(Entries with parts and joints)
** Start **

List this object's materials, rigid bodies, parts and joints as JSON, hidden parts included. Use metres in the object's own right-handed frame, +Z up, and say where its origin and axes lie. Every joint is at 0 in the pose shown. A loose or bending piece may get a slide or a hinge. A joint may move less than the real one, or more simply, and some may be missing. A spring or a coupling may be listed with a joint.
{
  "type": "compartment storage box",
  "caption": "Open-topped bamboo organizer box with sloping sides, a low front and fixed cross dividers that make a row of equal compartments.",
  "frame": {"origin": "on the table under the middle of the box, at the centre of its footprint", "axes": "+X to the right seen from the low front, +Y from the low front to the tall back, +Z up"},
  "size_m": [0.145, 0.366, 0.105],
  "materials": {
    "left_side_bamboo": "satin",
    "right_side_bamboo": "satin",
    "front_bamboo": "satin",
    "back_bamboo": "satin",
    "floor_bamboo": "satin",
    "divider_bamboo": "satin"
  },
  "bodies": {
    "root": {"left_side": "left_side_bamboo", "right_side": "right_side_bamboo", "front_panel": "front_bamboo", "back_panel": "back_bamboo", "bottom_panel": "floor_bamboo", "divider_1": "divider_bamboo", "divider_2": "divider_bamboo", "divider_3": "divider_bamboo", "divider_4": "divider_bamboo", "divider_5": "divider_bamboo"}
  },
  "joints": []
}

** End **
** Start **

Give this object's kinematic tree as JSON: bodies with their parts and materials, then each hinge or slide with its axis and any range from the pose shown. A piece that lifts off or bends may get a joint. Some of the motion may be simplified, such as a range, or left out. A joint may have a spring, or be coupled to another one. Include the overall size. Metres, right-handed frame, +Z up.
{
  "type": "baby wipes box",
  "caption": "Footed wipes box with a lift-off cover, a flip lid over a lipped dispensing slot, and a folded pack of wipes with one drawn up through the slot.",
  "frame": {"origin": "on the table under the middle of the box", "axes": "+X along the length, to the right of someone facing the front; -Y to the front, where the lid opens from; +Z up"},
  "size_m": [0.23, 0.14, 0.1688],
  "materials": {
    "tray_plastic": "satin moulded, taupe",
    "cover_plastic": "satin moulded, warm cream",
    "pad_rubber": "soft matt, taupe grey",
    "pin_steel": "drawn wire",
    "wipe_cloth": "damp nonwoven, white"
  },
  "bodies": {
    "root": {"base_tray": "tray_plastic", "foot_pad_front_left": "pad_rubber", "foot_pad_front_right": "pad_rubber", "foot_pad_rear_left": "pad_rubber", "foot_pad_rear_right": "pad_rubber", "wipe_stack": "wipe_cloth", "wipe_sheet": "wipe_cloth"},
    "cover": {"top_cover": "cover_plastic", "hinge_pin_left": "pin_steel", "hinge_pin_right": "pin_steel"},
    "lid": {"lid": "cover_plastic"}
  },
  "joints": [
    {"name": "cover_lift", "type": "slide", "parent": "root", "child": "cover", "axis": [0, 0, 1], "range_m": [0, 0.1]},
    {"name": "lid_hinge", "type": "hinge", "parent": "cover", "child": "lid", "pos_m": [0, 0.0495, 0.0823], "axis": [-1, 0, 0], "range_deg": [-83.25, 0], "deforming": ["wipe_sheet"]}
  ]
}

** End **

- _Aim_: Find each line with the string "handed" and copy it out.

- _Response_:
List this object's materials, rigid bodies, parts and joints as JSON, hidden parts included. Use metres in the object's own right-handed frame, +Z up, and say where its origin and axes lie. Every joint is at 0 in the pose shown. A loose or bending piece may get a slide or a hinge. A joint may move less than the real one, or more simply, and some may be missing. A spring or a coupling may be listed with a joint.
Give this object's kinematic tree as JSON: bodies with their parts and materials, then each hinge or slide with its axis and any range from the pose shown. A piece that lifts off or bends may get a joint. Some of the motion may be simplified, such as a range, or left out. A joint may have a spring, or be coupled to another one. Include the overall size. Metres, right-handed frame, +Z up.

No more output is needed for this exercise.